__Recorded information__.
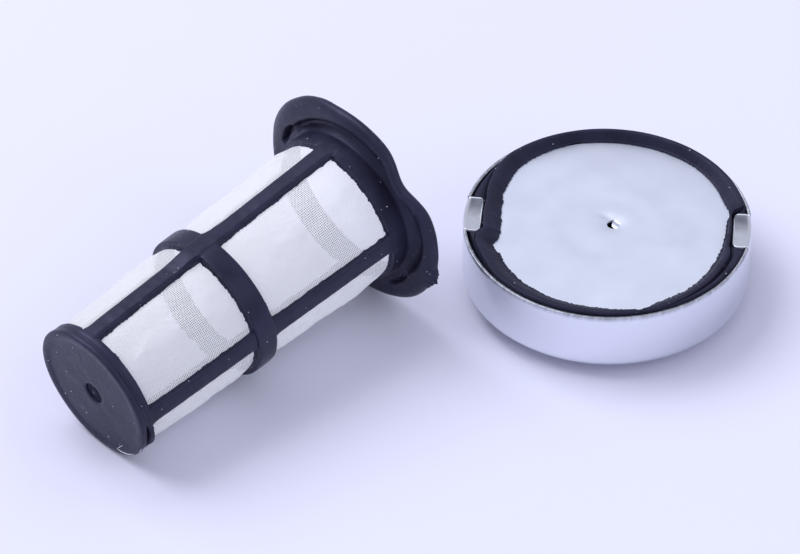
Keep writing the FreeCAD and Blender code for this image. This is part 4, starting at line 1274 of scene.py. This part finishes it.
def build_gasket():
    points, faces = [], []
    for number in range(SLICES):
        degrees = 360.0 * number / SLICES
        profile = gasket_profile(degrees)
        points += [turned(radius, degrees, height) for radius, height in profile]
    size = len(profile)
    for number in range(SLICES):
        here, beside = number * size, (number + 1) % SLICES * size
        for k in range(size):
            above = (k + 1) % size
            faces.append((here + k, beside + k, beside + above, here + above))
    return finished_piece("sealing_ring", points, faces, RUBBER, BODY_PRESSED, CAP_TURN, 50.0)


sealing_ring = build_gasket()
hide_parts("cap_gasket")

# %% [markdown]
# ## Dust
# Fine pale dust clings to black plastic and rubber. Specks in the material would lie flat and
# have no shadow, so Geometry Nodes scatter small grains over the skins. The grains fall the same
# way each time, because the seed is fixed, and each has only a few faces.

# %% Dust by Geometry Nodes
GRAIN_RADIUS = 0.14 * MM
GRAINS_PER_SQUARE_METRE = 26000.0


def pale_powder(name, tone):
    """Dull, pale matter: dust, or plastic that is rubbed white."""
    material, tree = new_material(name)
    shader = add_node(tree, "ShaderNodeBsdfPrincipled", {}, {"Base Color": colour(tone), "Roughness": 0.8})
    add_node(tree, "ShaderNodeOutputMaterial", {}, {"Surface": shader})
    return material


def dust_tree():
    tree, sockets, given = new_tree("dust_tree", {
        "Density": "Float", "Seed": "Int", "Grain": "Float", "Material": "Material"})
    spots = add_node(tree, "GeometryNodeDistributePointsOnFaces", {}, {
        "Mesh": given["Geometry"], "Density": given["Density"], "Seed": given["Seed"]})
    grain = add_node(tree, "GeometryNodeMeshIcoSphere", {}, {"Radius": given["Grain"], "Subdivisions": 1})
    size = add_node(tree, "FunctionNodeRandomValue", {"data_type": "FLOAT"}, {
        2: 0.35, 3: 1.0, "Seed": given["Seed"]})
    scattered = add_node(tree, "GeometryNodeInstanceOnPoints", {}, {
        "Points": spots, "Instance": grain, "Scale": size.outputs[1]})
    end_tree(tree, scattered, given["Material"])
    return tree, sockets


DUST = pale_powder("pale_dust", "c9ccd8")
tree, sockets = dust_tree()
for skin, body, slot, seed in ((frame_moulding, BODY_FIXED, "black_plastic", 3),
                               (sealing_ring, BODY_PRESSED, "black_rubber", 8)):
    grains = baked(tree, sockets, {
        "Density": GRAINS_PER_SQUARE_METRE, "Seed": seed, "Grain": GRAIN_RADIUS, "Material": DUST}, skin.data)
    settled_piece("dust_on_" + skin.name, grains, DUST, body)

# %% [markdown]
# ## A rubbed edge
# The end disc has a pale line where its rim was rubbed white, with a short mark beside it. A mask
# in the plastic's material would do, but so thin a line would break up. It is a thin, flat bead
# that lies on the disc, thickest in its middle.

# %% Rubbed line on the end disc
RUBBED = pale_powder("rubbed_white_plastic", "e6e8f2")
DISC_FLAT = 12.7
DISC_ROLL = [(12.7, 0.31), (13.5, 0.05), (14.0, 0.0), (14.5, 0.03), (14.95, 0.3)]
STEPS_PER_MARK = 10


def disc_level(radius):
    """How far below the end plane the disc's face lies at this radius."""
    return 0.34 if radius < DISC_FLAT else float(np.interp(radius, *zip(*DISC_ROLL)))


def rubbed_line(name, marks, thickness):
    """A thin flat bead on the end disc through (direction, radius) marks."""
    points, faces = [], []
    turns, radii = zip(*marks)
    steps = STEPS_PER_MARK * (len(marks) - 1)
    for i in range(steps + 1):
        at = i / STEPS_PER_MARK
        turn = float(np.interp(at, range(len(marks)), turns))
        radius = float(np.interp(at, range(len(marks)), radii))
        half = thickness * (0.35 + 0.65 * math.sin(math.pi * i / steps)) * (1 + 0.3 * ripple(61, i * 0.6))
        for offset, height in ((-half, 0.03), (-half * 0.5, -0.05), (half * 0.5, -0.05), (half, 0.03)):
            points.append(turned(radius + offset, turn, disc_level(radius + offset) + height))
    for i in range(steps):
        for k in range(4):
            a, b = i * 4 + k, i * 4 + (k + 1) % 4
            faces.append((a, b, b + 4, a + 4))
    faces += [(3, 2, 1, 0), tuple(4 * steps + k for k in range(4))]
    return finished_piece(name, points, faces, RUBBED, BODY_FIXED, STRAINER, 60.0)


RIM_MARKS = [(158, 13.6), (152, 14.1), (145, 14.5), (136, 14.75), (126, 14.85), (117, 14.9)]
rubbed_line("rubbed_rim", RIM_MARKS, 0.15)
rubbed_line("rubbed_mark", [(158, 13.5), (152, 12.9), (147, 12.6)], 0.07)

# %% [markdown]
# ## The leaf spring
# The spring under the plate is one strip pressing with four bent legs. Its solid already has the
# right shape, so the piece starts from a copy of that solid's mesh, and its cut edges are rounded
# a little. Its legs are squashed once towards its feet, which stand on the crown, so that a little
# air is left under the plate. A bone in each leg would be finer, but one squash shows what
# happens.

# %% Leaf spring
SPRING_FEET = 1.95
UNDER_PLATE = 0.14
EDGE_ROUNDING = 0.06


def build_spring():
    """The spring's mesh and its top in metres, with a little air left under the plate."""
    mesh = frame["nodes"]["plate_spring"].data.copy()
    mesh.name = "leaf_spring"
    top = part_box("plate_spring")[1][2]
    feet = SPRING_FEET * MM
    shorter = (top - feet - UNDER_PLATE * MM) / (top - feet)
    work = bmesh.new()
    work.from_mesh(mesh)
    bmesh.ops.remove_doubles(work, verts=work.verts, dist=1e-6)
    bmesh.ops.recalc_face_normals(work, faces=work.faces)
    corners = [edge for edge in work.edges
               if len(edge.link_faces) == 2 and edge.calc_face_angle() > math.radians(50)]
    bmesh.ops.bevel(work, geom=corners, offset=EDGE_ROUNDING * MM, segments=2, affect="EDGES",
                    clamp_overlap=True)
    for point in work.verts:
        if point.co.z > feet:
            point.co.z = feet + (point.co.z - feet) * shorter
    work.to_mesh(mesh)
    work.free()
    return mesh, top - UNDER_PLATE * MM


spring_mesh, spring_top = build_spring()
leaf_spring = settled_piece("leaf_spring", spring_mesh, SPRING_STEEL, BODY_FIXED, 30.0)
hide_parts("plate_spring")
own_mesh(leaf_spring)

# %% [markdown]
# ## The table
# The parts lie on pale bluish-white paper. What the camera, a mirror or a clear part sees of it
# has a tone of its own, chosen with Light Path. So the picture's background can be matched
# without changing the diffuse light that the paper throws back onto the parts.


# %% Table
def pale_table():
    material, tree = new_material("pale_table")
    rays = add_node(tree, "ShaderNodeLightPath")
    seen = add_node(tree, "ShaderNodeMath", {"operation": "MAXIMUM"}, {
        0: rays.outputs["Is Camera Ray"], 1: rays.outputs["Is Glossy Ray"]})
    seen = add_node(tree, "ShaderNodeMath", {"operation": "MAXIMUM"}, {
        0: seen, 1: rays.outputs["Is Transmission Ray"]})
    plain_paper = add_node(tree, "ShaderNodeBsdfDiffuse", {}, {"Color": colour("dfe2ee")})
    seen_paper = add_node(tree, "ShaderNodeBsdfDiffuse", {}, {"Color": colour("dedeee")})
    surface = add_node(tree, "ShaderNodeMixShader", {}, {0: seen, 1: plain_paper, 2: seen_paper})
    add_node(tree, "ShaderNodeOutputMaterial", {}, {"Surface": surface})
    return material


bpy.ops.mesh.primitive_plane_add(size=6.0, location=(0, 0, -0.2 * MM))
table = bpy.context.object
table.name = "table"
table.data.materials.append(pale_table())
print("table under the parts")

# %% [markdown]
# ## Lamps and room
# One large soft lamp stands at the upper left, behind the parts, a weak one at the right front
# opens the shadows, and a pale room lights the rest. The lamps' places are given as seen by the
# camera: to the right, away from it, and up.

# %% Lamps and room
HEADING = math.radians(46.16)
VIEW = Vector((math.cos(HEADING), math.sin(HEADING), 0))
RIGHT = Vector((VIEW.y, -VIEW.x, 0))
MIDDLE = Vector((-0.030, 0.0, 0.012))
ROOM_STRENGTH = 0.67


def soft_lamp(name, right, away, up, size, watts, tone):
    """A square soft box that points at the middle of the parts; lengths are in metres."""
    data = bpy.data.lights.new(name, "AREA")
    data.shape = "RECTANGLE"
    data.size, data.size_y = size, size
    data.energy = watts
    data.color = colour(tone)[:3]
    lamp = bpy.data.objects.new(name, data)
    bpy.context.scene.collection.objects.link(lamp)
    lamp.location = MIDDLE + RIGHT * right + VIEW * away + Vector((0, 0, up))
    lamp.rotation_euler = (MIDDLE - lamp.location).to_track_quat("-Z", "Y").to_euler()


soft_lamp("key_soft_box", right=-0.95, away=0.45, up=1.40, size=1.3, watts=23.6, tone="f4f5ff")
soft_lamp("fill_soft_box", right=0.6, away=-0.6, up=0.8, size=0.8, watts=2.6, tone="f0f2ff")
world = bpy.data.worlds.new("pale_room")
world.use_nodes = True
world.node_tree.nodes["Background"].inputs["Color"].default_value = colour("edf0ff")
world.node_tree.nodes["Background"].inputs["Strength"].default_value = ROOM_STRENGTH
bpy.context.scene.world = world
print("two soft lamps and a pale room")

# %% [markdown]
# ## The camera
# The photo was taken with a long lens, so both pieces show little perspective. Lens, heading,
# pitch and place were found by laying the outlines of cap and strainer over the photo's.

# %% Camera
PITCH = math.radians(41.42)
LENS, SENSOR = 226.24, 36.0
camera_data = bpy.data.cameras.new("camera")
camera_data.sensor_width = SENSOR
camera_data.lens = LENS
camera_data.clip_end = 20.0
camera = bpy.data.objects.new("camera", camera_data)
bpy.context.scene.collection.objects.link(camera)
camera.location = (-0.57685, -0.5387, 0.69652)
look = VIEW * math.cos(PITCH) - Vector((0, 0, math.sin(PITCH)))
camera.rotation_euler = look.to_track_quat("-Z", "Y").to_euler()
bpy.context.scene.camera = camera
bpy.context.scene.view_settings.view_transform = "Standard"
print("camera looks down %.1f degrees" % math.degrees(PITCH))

__Problem__.
Show each line of the data that contains the string "this".

__The result__.
Keep writing the FreeCAD and Blender code for this image. This is part 4, starting at line 1274 of scene.py. This part finishes it.
    """How far below the end plane the disc's face lies at this radius."""